A person earning €15,000 gross would pay a pension levy of 3% and the levy rises gradually thereafter.

* 5% on a salary of €25,000
* 6.4% on €35,000
* 7.2% on €45,000
* 7.7% on €55,000
* 8.1% on €65,000
* 8.5% on €85,000
* 8.8% on €100,000
* 9.2% on €150,000
* 9.4% on €200,000
* 9.6% on €300,000.

Pay increases agreed under the partnership process last year,and due for public servants in September this year, with a second phase in 2010, will not now be paid on the dates planned.

Mr Cowen also outlined a list of other reductions in spending.

There is to be a cut of €95m in overseas aid, and €80m is to be saved by a reduction in all professional fees.

Mr Cowen said there would also be a reduction in the early childcare supplement, from €1,100 to €1,000 a year and by restricting it to children under five, saving the State €75m.

He said there would be a saving of €140m in general administration and in savings on defence equipment.

And there is to be a €300m saving in the €8.2bn capital programme, as the State is getting better prices on some projects.

And he said there was to be a reprioritisation of €150m, on school buildings and energy efficiency improvements.

His statement was followed by responses from the Opposition.

Kenny: Plan a 'sticking plaster'

Fine Gael leader Enda Kenny called the government cuts a €2bn sticking plaster designed to cover a gaping wound that has not been treated by government.
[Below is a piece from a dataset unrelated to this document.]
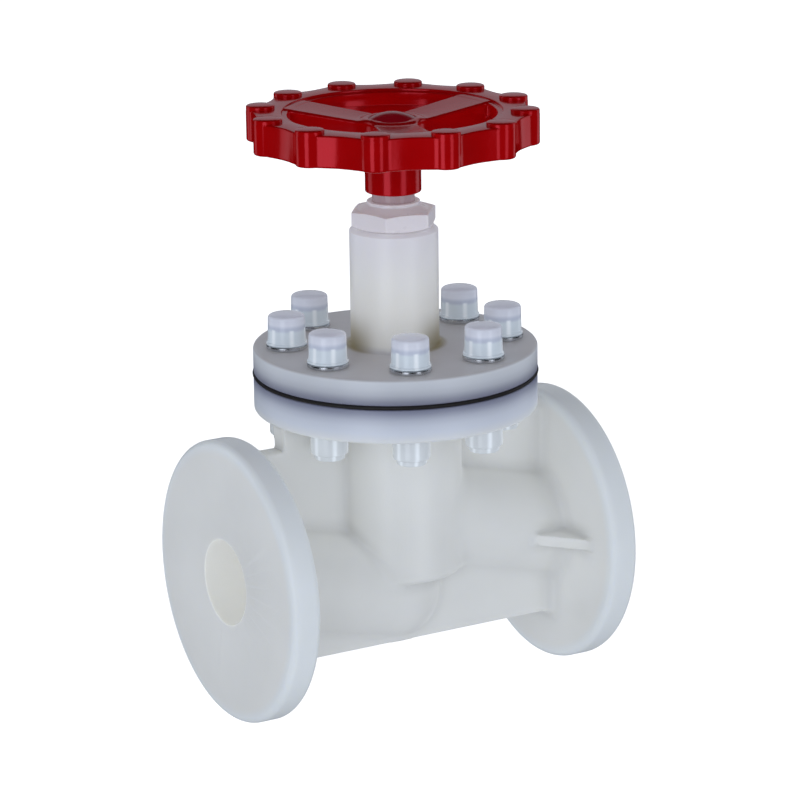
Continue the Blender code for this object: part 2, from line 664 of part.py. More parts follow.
def turn_point(point, angle):
    """A flat point turned about the stem axis."""
    x, y = point
    return (x * math.cos(angle) - y * math.sin(angle), x * math.sin(angle) + y * math.cos(angle))


def wheel_rim():
    """The scalloped rim as a closed band, open in the middle, with softened edges."""
    low, high = WHEEL_Z
    bm = prism(wheel_outline(6, 3), low, high)
    rim_edges = [e for e in bm.edges if abs(e.verts[0].co.z - e.verts[1].co.z) < MERGE]
    bmesh.ops.bevel(bm, geom=rim_edges, offset=0.0014, segments=1, profile=0.5, affect="EDGES")
    return bm


def spoke(number):
    """A spoke with chamfered top edges, wider and deeper at the rim."""
    near, far = SPOKE_HALF
    high = SPOKE_TOP_Z
    start, end = SPOKE_SPAN
    bm = prism([(start, -near), (end, -far), (end, far), (start, near)], SPOKE_LOW_Z, high)
    top_edges = [e for e in bm.edges if all(abs(v.co.z - high) < MERGE for v in e.verts)]
    bmesh.ops.bevel(bm, geom=top_edges, offset=0.0020, segments=1, profile=0.5, affect="EDGES")
    for v in bm.verts:
        if v.co.z > SPOKE_LOW_Z + MERGE:
            v.co.z += SPOKE_RISE * (v.co.x - SPOKE_LEVEL_R)
    a = SPOKE_FIRST_ANGLE + math.tau * number / SPOKE_COUNT
    bmesh.ops.rotate(bm, verts=bm.verts, cent=(0, 0, 0), matrix=Matrix.Rotation(a, 3, "Z"))
    return bm


def wheel_knob():
    """A round lobe that stands a little above the rim."""
    low, high = WHEEL_Z[0], KNOB_TOP_Z
    return turned(disc_profile(KNOB_R, low, high, 0.0003, 0.0014, 1), 12)


def handwheel(spindle, finish):
    """The one-piece handwheel: rim, three spokes, hub and twelve pads."""
    made = placed("handwheel", wheel_rim(), finish, parent=spindle)
    opening = operand_group("wheel_opening")
    below, above = WHEEL_Z[0] - CUT_OVER, WHEEL_Z[1] + CUT_OVER
    hollow_in, hollow_out = RIM_HOLLOW_R
    bore = [(0, below), (hollow_in + CUT_OVER, below), (hollow_in + CUT_OVER, RIM_INNER_LOW_Z)]
    bore += [(RIM_INNER_R, RIM_INNER_LOW_Z), (RIM_INNER_R, LEDGE_Z), (LEDGE_R, LEDGE_Z)]
    bore += [(LEDGE_R, above), (0, above)]
    operand("wheel_opening_cut", turned(bore, 40), opening, finish)
    groove = ring(hollow_in, hollow_out, below, RIM_HOLLOW_TOP_Z, 36)
    operand("wheel_underside_cut", groove, opening, finish)
    combine(made, "DIFFERENCE", opening)
    solids = operand_group("wheel_solids")
    hub = [(0, HUB_BOTTOM_Z), (HUB_R - 0.001, HUB_BOTTOM_Z), (HUB_R, HUB_BOTTOM_Z + 0.001)]
    hub += [(HUB_R, WHEEL_Z[0] - 0.0015), (HUB_COLLAR_R, SPOKE_LOW_Z), (HUB_COLLAR_R, HUB_TOP_Z - 0.001)]
    hub += [(HUB_COLLAR_R - 0.001, HUB_TOP_Z), (0, HUB_TOP_Z)]
    operand("wheel_hub_solid", turned(hub, 32), solids, finish)
    for number in range(SPOKE_COUNT):
        operand(f"wheel_spoke_solid_{number + 1}", spoke(number), solids, finish)
    for number in range(KNOB_COUNT):
        a = KNOB_FIRST_ANGLE + math.tau * number / KNOB_COUNT
        bm = wheel_knob()
        place = (KNOB_CIRCLE_R * math.cos(a), KNOB_CIRCLE_R * math.sin(a), 0)
        bmesh.ops.translate(bm, verts=bm.verts, vec=place)
        operand(f"wheel_knob_solid_{number + 1}", bm, solids, finish)
    combine(made, "UNION", solids)
    seat = operand_group("wheel_seat")
    below, above = HUB_BOTTOM_Z - CUT_OVER, HUB_TOP_Z + CUT_OVER
    spigot = STEM_END_R + GAP
    bore = [(0, below), (STEM_R + GAP, below), (STEM_R + GAP, STEM_SHOULDER_Z + GAP)]
    bore += [(spigot, STEM_SHOULDER_Z + GAP), (spigot, CAP_WELL_Z), (CAP_WELL_R, CAP_WELL_Z)]
    bore += [(CAP_WELL_R, above), (0, above)]
    operand("wheel_seat_cut", turned(bore, 32), seat, finish)
    combine(made, "DIFFERENCE", seat)
    return made


def wheel_fixing(spindle, finish, steel):
    """The washer and nut that hold the wheel on the stem, and the domed cap over them."""
    washer_low = CAP_WELL_Z + 0.0013
    nut_low = washer_low + WHEEL_WASHER_T + GAP
    nut_high = STEM_TIP_Z - 0.0010
    bore_r = STEM_TIP_R + GAP
    washer = ring(bore_r, CAP_WELL_R - 0.001, washer_low, washer_low + WHEEL_WASHER_T, 24)
    placed("wheel_washer", washer, steel, parent=spindle)
    nut = placed("wheel_nut", prism(hexagon(WHEEL_NUT_R), nut_low, nut_high), steel, parent=spindle)
    hole = operand_group("wheel_nut_hole")
    bore = tube((0, 0, nut_low - CUT_OVER), (0, 0, nut_high + CUT_OVER), bore_r, bore_r, 20)
    operand("wheel_nut_hole_cut", bore, hole, steel)
    combine(nut, "DIFFERENCE", hole)
    placed("wheel_cap", turned(cap_profile(), 24), finish, parent=spindle)


def cap_profile():
    """The push-in cap: a skirt inside the hub and a shallow dome over it."""
    rise = CAP_DOME_RISE
    sphere_r = (CAP_DOME_R**2 + rise**2) / (2 * rise)
    lip = HUB_TOP_Z + GAP
    half_angle = math.degrees(math.asin(CAP_DOME_R / sphere_r))
    centre = (0, lip + rise - sphere_r)
    dome = arc(centre, sphere_r, 90 - half_angle, 90, 5)[:-1] + [(0, lip + rise)]
    inner, outer = CAP_SKIRT_R
    skirt = [(0, lip - 0.0008), (inner, lip - 0.0018), (inner, CAP_SKIRT_Z), (outer, CAP_SKIRT_Z), (outer, lip)]
    return skirt + dome


def main():
    for old in list(bpy.data.objects):
        bpy.data.objects.remove(old)
    milky = material("milky_polymer", (0.86, 0.87, 0.84), 0.35)
    clear = material("clear_cap_polymer", (0.80, 0.84, 0.87), 0.15)
    steel = material("zinc_steel", (0.62, 0.63, 0.65), 0.30, 1.0)
    rubber = material("black_rubber", (0.02, 0.02, 0.02), 0.60)
    red = material("red_polymer", (0.55, 0.01, 0.02), 0.25)
    ptfe = material("white_packing", (0.92, 0.92, 0.90), 0.50)
    valve_body(milky)
    bonnet(milky)
    body_gasket(rubber)
    seat_ring(ptfe)
    stem_bush(milky)
    packing(ptfe, milky)
    gland_nut(milky)
    bolting(steel, clear)
    carrier = bpy.data.objects.new("disc_carrier", None)
    spindle = bpy.data.objects.new("spindle_axis", None)
    for axis_empty in (carrier, spindle):
        bpy.context.scene.collection.objects.link(axis_empty)
    disc_parts(carrier, milky, rubber, steel)
    stem(spindle, milky)
    handwheel(spindle, red)
    wheel_fixing(spindle, red, steel)


main()
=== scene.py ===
"""The looks of the flanged plastic globe valve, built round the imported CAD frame. Lengths are in metres."""

import json
import math

import bmesh
import bpy
import numpy as np
from mathutils import Matrix, Vector


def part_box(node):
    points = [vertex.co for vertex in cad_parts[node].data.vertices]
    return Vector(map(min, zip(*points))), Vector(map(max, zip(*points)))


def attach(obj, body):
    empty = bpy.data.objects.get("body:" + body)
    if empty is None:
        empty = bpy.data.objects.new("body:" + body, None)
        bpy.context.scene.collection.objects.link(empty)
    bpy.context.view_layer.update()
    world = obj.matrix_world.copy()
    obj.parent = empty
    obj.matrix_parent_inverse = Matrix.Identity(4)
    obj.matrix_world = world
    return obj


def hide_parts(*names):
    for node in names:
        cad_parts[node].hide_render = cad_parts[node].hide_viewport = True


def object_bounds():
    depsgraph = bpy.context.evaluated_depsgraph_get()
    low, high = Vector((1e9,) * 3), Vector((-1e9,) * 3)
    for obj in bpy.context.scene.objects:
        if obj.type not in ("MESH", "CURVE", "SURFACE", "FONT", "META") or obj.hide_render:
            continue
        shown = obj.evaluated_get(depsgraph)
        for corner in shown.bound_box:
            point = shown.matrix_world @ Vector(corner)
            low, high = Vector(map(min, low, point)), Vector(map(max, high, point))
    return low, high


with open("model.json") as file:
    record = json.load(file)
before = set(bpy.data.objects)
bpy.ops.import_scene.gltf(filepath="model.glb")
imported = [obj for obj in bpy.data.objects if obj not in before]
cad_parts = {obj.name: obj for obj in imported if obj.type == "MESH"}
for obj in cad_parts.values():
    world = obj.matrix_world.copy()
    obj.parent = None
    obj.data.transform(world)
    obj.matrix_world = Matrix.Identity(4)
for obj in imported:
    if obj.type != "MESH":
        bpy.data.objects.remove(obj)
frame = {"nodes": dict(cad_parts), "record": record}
CAD_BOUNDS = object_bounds()
NODES = frame["nodes"]
MM = 0.001


# Sizes, read from the frame where it gives them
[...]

He said the Opposition would support the Government in making savings if it considered Fine Gael proposals on tax, job creation measures, public service reform and cutting the public pay bill.

Deputy Kenny claimed his party was gone beyond the stage of 'point scoring' and that the situation was too serious to engage in political crossfire.

The Fine Gael leader said the Taoiseach's speech was a unique moment in Dáil history as it was the first time a plan had been put before the chamber that was already rejected by the social partners.

Labour Leader Eamon Gilmore said the Taoiseach's plan has added to the uncertainty, confusion and difficulty of the current situation.

He said Brian Cowen has not shown leadership, has failed to provide a roadmap forward and that his statement was a big disappointment that will add more to the uncertainty and the climate of despair that people feel.

Non-political Reaction

Concern has said it is shocked by the €95m reduction in Overseas Development Aid announced by the Taoiseach.

Connell Foley, spokesperson for the humanitarian organisation, said that taking account of earlier reductions last year, aid had been cut by a total of 17% or €155m.

He said this moved us away from the official target of donating 0.7% of Gross National Product by 2012 and that in the past year aid from Ireland had shrunk from 0.56% to 0.53% of GNP.

Oxfam reacted with dismay to the announcement. It said it was highly disappointing that the Government had targeted the assistance to desperately poor people for disproportionate cuts.

Full debate demanded

Opposition parties earlier demanded a full debate on the Government's economic proposals in the Dáil today, rather than the series of statements proposed by the Taoiseach.

However, Mr Cowen said there would be an opportunity for a full debate tomorrow, and that his proposal for statements starting at 4pm would allow the Opposition to put their views.

The Opposition called a Dáil vote on the matter.

The Government won the vote on the format of today's Dáil proceedings by 75 votes to 66.